> **What you need to do**: Repeat the lines below exactly as written, please, from the line with "Continue the build123d" to the line with "of the metal.", both lines included, and no others.

> **Entries provided**:
^^^^

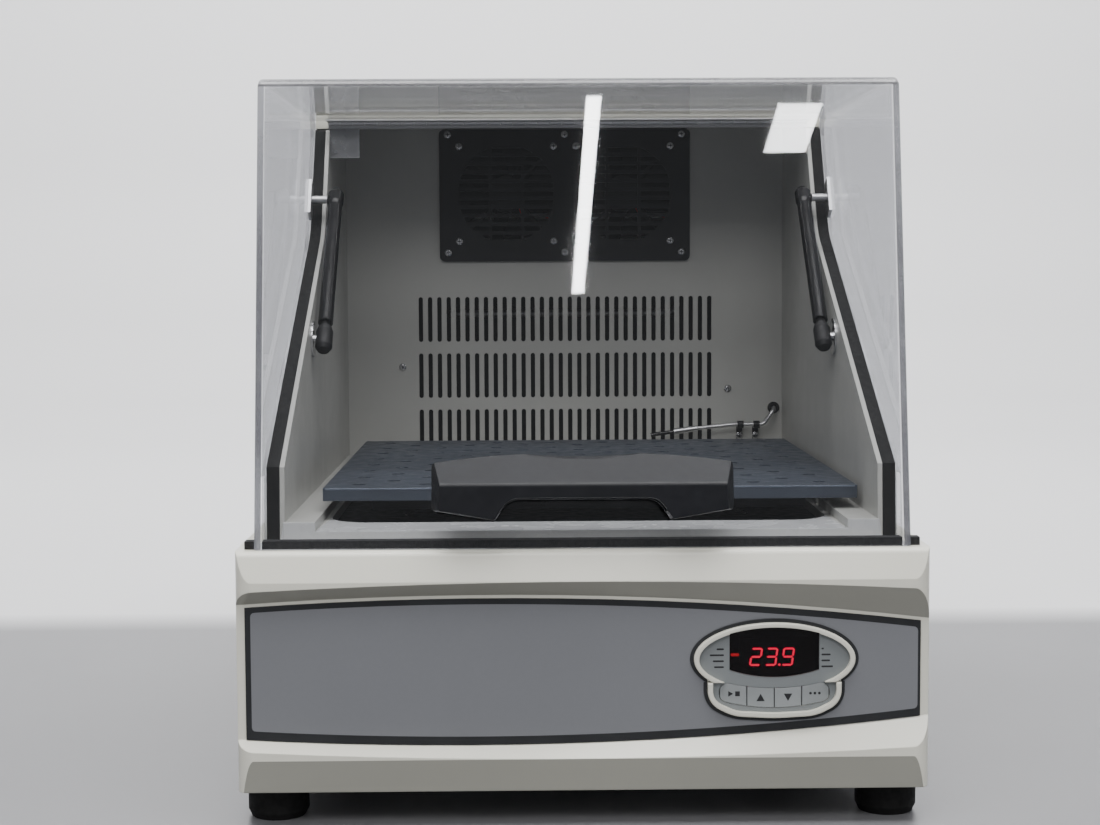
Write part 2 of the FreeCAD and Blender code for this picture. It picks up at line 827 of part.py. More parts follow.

^^^^

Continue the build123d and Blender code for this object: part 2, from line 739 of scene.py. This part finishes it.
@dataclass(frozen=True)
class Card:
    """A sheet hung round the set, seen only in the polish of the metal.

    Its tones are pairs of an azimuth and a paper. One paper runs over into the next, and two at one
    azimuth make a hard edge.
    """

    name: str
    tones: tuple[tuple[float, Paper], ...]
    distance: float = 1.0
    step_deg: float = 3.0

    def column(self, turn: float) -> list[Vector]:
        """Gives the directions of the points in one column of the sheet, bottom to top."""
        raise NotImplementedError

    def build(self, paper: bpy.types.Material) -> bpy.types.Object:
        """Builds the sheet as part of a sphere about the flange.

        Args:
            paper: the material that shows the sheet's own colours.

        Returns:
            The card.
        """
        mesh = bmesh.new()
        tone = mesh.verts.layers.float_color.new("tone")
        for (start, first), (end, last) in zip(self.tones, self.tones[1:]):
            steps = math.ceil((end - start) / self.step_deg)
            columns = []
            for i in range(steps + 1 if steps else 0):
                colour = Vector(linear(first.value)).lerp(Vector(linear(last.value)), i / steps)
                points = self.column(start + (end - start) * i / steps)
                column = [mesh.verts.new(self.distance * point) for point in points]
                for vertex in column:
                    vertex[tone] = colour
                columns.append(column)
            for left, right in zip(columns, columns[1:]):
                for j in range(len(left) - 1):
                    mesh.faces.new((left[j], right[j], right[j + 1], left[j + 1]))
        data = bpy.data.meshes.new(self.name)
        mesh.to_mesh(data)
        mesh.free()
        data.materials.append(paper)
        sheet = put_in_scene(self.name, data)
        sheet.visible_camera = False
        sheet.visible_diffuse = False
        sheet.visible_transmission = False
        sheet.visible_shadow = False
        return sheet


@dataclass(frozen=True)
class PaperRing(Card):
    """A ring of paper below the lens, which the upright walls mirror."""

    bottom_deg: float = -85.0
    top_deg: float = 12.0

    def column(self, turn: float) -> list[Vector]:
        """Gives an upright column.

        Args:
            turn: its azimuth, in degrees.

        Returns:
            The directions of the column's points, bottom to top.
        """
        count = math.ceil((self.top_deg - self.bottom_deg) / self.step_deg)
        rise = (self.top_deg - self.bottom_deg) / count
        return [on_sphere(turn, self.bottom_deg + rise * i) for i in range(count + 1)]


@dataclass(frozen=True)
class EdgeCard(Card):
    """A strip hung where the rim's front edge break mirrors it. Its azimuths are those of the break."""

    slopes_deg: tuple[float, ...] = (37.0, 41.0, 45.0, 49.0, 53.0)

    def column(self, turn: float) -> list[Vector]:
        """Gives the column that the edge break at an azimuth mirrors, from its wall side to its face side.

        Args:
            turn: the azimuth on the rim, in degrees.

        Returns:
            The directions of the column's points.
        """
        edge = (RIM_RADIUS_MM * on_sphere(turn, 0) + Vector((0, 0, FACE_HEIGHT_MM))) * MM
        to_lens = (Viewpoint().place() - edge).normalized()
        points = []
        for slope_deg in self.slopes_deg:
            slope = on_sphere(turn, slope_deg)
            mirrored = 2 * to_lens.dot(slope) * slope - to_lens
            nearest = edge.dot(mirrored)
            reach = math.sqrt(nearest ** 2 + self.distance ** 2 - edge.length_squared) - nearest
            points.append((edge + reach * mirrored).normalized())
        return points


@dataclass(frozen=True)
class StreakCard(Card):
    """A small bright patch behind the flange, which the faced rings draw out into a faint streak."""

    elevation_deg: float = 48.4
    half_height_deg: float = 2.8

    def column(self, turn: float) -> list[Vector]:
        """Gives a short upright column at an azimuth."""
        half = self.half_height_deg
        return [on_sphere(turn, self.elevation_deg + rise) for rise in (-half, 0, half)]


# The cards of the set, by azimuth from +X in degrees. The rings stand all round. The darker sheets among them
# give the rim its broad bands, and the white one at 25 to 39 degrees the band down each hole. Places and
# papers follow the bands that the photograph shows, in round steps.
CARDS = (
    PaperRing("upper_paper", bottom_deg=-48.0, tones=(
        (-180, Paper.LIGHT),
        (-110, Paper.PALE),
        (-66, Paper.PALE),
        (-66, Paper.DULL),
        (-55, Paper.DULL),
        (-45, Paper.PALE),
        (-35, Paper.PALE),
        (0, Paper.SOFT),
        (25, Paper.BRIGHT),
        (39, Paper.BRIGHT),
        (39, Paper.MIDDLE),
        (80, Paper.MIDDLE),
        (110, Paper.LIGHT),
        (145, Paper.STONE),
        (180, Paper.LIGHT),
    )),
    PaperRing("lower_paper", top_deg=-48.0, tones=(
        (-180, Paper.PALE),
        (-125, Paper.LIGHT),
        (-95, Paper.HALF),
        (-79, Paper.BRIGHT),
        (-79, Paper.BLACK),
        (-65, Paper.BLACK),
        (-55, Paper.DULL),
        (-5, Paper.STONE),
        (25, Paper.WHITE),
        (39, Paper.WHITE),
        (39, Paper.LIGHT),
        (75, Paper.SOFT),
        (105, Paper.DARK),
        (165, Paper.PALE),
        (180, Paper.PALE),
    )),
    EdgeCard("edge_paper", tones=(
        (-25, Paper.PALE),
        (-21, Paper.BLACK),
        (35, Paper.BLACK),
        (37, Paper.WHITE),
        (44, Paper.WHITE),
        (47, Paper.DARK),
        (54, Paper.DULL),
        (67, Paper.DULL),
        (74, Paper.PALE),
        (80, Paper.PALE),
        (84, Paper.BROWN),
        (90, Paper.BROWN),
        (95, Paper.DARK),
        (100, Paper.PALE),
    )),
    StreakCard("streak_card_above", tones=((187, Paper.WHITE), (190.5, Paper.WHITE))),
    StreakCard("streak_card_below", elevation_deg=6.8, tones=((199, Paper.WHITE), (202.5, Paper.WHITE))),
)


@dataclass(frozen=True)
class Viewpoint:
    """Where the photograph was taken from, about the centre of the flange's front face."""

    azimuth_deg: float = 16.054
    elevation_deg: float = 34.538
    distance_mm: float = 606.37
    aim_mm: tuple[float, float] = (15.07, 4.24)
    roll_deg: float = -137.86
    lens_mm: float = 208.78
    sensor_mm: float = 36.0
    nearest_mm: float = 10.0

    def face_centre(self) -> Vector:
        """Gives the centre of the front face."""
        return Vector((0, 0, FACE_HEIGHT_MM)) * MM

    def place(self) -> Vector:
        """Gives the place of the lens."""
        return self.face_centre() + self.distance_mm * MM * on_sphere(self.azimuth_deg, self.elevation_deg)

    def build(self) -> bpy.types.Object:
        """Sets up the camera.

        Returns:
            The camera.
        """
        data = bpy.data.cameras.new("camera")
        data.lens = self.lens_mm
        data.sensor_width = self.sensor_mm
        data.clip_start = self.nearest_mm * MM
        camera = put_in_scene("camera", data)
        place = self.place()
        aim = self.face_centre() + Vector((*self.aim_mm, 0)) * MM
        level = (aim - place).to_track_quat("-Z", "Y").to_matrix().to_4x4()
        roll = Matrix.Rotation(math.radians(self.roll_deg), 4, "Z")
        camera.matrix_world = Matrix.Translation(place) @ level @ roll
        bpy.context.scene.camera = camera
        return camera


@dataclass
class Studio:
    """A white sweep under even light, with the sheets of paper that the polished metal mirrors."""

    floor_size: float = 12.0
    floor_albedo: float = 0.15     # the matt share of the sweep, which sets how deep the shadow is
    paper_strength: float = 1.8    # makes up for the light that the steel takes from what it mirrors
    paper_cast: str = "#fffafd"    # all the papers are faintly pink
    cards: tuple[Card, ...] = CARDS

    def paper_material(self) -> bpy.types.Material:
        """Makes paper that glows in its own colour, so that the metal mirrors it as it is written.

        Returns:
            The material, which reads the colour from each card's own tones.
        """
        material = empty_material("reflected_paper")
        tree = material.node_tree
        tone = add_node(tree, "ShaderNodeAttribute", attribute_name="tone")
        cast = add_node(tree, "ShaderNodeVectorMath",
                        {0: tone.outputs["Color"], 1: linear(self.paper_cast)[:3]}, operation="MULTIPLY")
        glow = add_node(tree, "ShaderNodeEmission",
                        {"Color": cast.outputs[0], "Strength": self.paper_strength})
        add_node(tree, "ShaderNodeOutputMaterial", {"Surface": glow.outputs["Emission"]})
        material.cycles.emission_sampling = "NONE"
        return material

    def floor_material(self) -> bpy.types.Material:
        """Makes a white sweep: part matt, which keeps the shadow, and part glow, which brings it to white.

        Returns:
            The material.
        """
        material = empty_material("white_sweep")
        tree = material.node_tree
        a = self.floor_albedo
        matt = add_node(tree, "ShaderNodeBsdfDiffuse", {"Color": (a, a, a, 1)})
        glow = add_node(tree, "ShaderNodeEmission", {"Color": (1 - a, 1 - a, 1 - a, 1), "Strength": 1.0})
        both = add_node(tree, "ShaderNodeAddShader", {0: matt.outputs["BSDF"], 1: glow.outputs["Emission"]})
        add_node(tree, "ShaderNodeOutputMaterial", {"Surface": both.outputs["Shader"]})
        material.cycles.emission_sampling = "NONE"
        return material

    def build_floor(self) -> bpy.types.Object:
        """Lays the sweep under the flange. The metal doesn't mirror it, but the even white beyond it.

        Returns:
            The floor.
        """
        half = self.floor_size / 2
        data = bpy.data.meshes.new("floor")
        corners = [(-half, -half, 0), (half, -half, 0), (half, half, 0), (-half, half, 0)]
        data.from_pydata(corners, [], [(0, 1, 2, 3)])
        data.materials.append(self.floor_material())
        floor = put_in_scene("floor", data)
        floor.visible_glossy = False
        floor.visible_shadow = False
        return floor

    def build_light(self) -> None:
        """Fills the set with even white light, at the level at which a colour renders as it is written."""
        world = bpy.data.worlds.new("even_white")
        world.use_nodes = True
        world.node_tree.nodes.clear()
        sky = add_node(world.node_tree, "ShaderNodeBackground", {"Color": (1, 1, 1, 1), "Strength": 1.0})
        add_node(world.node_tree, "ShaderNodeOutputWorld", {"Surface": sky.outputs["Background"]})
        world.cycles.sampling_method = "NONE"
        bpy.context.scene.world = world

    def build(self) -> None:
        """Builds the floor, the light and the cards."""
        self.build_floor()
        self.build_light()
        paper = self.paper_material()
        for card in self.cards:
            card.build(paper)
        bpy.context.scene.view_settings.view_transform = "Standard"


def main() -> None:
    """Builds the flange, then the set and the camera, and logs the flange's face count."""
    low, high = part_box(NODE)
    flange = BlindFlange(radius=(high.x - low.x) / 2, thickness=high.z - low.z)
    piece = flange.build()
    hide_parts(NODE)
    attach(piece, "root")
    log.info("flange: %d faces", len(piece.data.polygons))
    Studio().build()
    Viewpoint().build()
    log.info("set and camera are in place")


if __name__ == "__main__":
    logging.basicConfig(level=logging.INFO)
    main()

^^^^

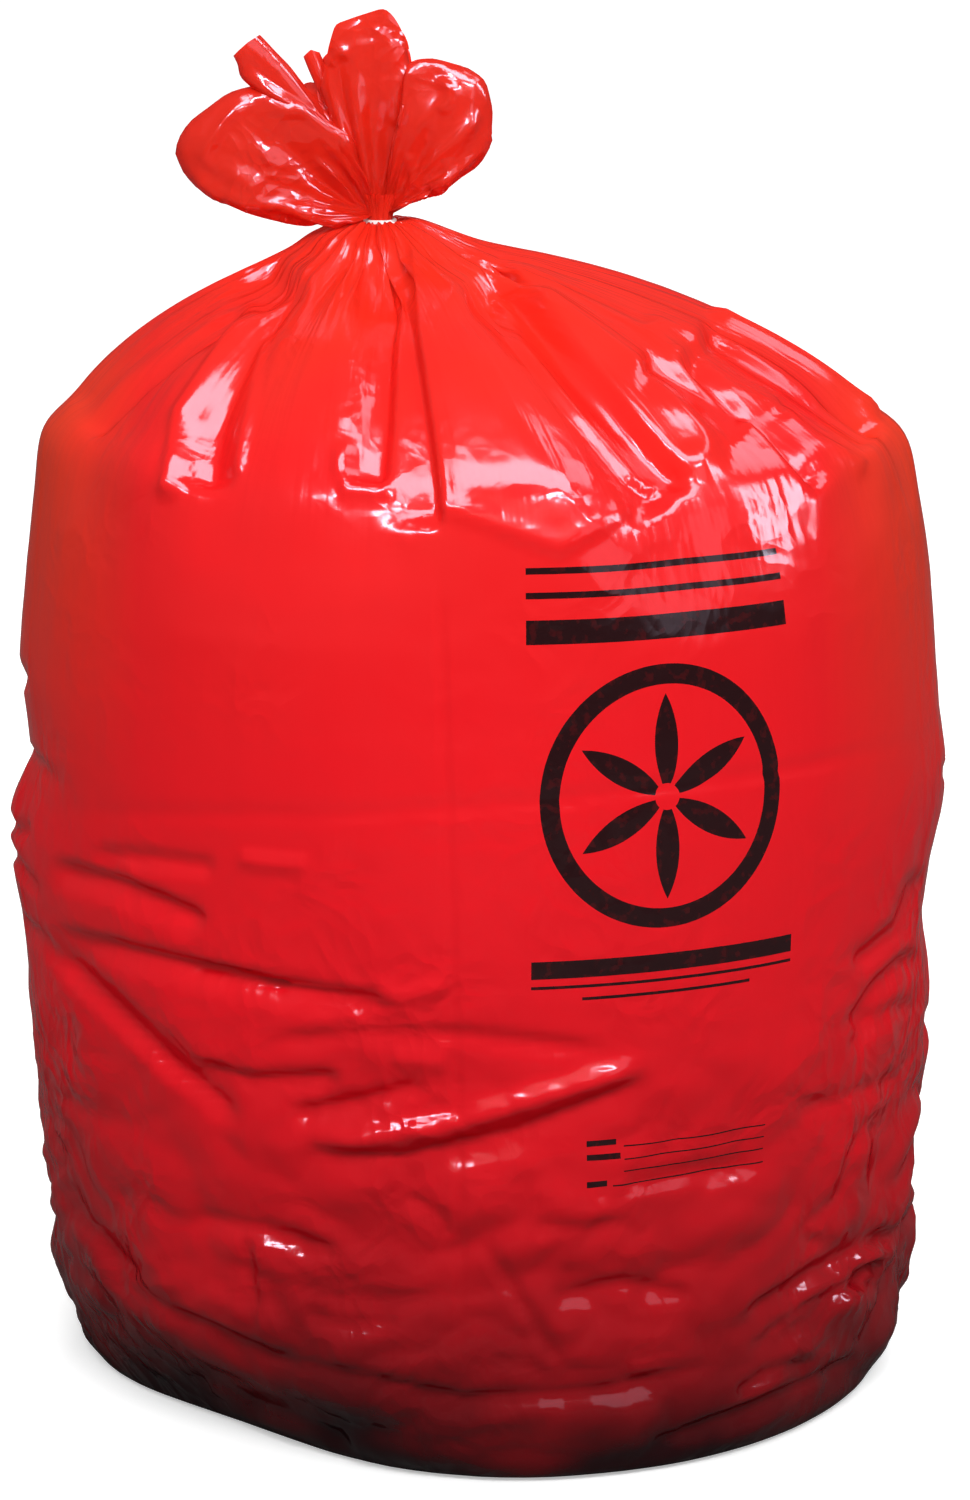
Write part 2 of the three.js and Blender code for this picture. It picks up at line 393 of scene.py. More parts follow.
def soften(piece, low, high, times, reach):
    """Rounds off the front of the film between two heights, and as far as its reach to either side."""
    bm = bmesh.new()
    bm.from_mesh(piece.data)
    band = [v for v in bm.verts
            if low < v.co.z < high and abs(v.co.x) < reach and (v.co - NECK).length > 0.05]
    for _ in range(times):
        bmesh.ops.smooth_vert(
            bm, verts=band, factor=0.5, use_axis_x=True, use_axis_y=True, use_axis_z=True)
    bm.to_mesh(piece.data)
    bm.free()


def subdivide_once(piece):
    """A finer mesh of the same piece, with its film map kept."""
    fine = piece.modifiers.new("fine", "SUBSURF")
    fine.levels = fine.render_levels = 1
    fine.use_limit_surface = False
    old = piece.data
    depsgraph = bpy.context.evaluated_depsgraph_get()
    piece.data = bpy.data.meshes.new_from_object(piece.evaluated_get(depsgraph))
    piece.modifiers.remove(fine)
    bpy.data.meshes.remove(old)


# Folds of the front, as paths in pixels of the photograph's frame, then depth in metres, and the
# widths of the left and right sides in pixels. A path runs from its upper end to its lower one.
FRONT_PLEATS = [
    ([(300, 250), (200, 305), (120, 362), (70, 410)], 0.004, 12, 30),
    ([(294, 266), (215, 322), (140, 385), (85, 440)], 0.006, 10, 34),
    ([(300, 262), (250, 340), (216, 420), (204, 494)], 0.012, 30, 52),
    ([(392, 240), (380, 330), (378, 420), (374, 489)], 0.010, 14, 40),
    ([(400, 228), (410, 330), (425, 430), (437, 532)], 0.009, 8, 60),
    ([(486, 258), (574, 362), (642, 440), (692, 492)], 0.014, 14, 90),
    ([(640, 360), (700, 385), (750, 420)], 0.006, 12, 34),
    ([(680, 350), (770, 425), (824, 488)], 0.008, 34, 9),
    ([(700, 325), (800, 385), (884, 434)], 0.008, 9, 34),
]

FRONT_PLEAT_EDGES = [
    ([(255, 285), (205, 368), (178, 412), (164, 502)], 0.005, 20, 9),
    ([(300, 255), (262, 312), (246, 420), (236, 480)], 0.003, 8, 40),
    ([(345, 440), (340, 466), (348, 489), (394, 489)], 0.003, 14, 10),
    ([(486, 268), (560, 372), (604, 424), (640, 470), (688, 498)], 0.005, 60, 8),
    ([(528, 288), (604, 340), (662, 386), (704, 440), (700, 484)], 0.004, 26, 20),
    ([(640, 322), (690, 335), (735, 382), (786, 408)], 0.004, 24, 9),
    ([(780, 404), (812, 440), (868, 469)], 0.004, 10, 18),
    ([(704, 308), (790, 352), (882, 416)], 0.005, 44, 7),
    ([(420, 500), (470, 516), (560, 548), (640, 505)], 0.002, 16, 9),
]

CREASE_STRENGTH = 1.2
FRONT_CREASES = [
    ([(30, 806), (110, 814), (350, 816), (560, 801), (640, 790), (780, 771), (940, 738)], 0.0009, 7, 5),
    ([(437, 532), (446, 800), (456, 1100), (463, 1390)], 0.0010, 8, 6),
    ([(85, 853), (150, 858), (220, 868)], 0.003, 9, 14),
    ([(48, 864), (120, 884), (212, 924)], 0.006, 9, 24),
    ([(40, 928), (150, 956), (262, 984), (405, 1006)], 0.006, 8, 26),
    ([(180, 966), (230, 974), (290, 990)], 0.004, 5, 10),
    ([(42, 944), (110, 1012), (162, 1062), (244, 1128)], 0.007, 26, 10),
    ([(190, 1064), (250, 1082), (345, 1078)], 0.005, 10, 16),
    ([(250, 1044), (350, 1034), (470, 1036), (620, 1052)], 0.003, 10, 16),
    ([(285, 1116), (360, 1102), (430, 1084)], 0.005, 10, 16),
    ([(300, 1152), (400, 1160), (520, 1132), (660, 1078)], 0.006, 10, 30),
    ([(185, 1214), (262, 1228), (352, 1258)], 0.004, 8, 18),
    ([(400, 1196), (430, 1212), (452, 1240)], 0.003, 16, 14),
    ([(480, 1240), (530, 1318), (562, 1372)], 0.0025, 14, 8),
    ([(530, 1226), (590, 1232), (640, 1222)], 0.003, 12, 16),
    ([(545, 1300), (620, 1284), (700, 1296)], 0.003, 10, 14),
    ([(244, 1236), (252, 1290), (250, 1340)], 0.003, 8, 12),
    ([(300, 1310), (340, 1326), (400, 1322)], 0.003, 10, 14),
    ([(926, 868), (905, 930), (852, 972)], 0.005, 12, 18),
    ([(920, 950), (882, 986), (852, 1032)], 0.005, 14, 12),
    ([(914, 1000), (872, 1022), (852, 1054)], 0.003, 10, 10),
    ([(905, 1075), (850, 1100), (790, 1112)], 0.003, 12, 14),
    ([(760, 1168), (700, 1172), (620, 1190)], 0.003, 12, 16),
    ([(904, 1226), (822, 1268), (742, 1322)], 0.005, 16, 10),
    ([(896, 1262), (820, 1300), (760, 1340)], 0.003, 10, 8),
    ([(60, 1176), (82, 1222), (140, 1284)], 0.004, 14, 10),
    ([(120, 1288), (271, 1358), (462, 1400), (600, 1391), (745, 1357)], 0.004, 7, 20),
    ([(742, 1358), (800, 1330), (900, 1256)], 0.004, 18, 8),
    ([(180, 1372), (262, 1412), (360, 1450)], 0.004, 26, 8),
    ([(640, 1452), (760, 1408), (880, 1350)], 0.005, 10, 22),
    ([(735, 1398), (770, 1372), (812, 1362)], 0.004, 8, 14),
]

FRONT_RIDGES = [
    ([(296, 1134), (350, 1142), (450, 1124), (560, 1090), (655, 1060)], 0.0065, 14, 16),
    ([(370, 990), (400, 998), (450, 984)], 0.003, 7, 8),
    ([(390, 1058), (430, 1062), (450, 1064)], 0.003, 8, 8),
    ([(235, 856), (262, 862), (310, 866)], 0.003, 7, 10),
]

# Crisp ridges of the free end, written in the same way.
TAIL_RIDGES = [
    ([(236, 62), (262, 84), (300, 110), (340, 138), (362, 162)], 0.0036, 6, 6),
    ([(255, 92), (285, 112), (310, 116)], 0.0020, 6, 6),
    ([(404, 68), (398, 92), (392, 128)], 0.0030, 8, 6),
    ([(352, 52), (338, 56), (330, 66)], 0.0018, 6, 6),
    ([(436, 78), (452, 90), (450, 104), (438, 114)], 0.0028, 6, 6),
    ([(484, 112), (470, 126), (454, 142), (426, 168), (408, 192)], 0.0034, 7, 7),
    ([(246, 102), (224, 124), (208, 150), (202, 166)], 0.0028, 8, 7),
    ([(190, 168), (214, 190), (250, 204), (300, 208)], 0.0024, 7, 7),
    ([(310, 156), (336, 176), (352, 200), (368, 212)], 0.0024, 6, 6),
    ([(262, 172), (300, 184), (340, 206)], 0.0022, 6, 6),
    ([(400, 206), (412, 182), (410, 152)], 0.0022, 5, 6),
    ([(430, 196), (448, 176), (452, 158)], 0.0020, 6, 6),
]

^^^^

> **The response**:
Continue the build123d and Blender code for this object: part 2, from line 739 of scene.py. This part finishes it.
@dataclass(frozen=True)
class Card:
    """A sheet hung round the set, seen only in the polish of the metal.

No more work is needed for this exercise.